THE PROBLEM:
Write out, word for word, the first line of the data below and every line after it through the one containing "the tip ends.".

RECORDS:

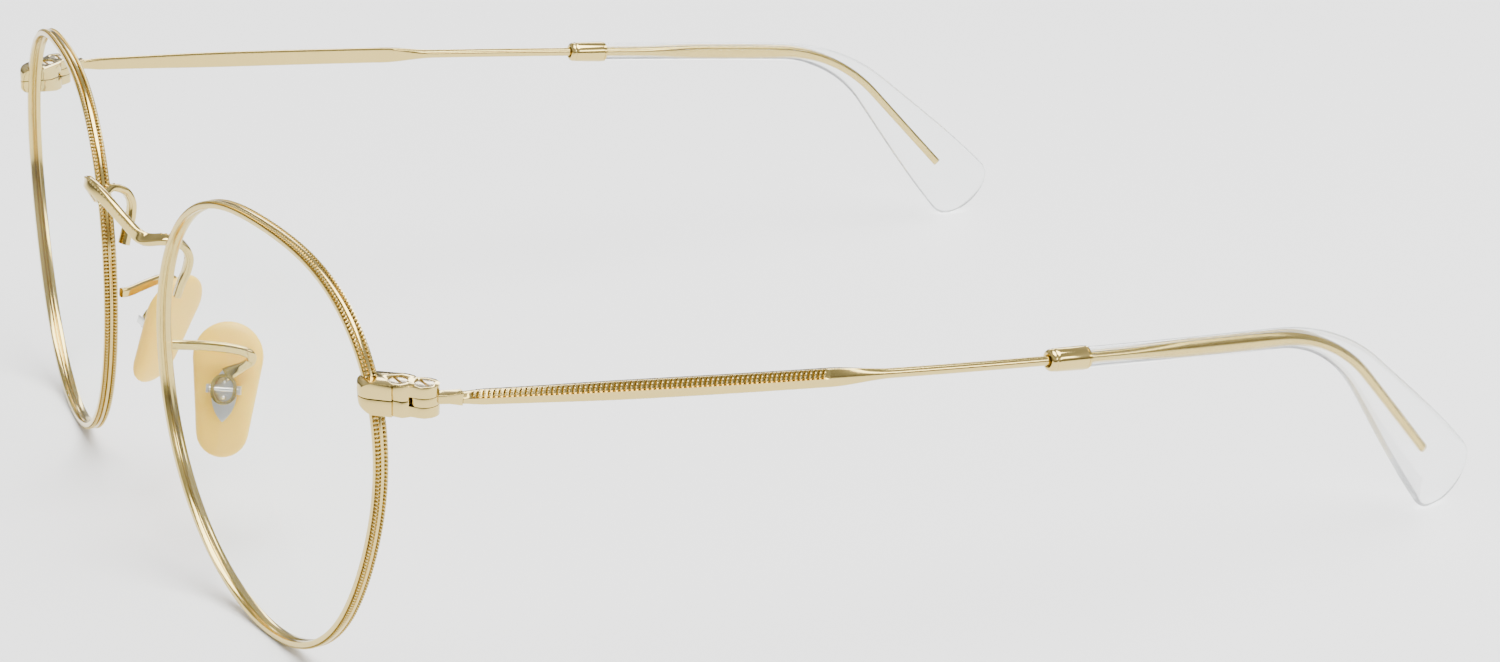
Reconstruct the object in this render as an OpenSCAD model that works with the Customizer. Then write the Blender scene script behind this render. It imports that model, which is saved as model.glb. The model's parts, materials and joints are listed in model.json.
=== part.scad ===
// Round wire eyeglasses: two full rims with clear lenses, a saddle bridge with curled shanks,
// split endpieces with rim screws and hinge screws, and folding temples with clear sleeve tips.
// Frame: +X to the wearer's left, front towards -Y, +Z up, standing on the rims and the tip ends.

/* [Front] */
// Width of one lens, inside the rim
lens_w = 49; // [46:0.5:52]
// Distance between the lenses
nose_gap = 20; // [17:0.5:23]
// How far each rim turns back towards the temple, degrees
wrap = 7.3; // [4:0.1:9]
// Radial thickness of the rim wire
rim_t = 0.9; // [0.8:0.05:1.2]
// Depth of the rim wire from front to back
rim_d = 1.65; // [1.4:0.05:2]

/* [Lenses] */
// Radius of the front surface of the lens
lens_curve = 120; // [90:5:200]
// Thickness of the lens
lens_t = 1.4; // [1.2:0.1:1.6]

/* [Bridge] */
// Height of the bridge bar's section
bridge_h = 1.6; // [1.2:0.1:2]
// Thickness of the bridge bar's section
bridge_t = 1.0; // [0.8:0.1:1.2]

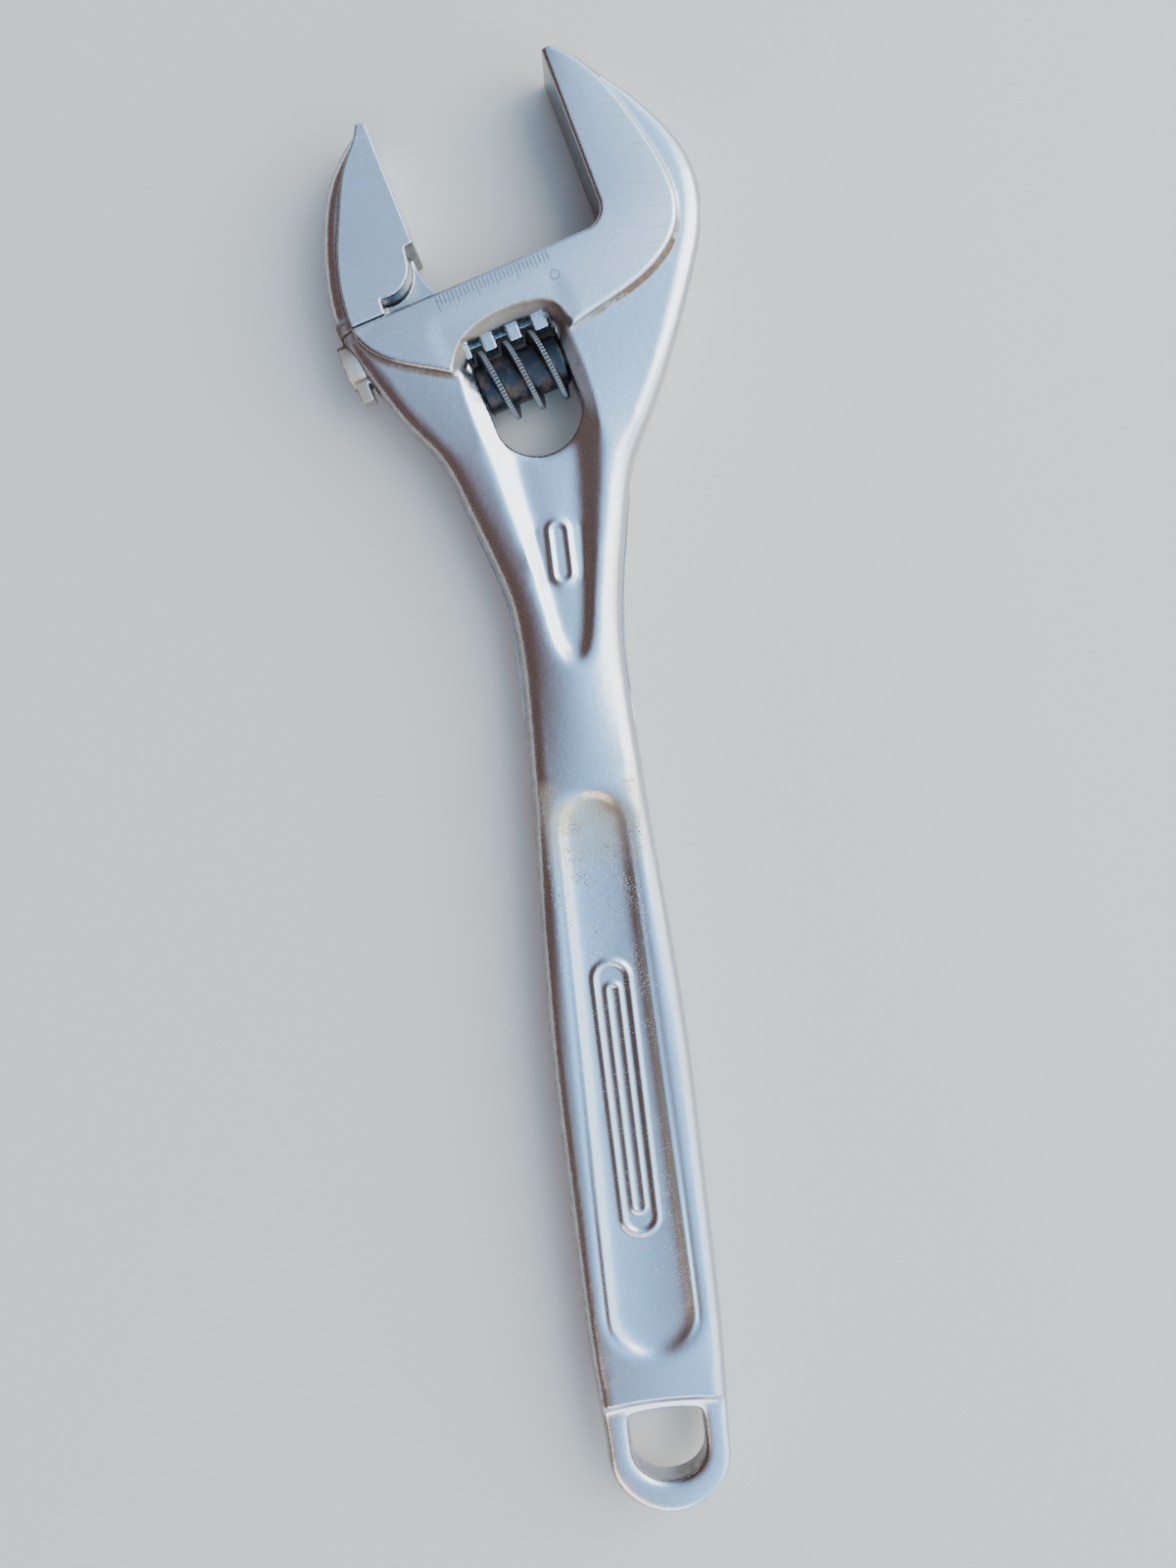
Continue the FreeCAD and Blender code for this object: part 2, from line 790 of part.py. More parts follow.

TASK RESULT:
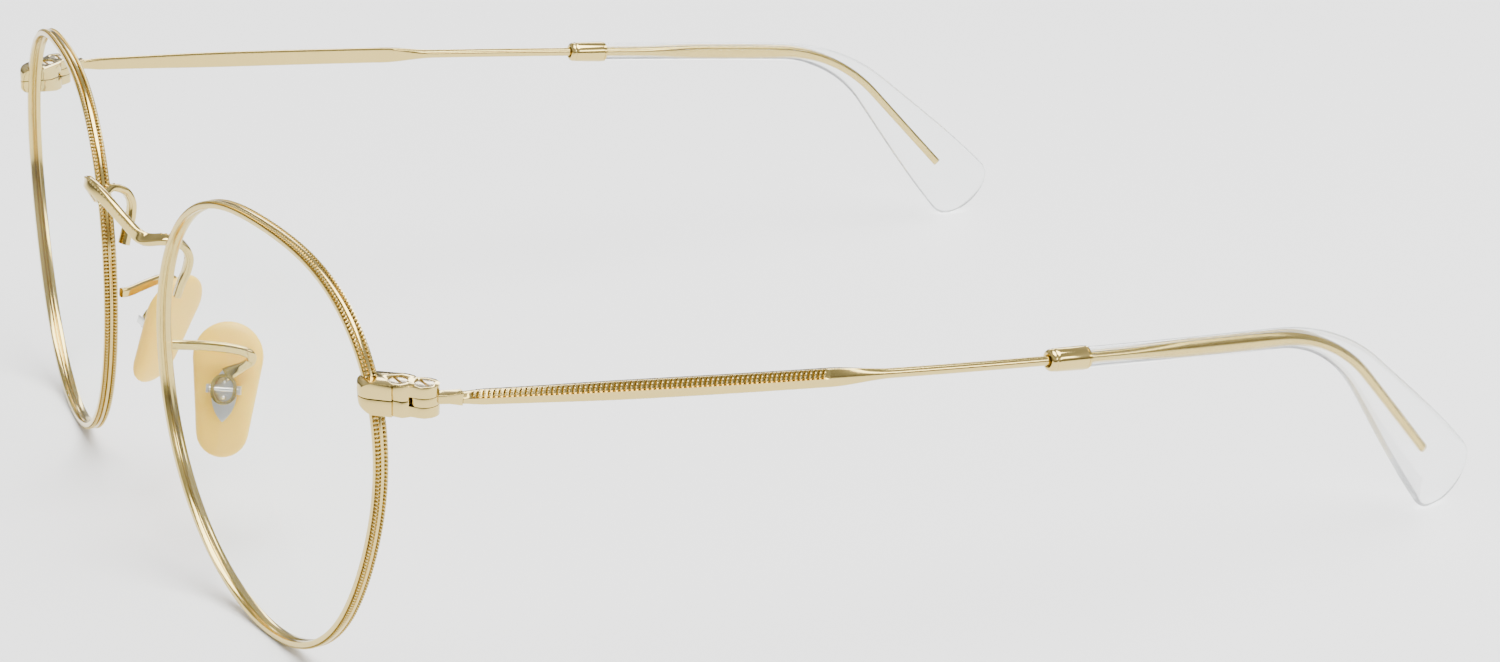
Reconstruct the object in this render as an OpenSCAD model that works with the Customizer. Then write the Blender scene script behind this render. It imports that model, which is saved as model.glb. The model's parts, materials and joints are listed in model.json.
=== part.scad ===
// Round wire eyeglasses: two full rims with clear lenses, a saddle bridge with curled shanks,
// split endpieces with rim screws and hinge screws, and folding temples with clear sleeve tips.
// Frame: +X to the wearer's left, front towards -Y, +Z up, standing on the rims and the tip ends.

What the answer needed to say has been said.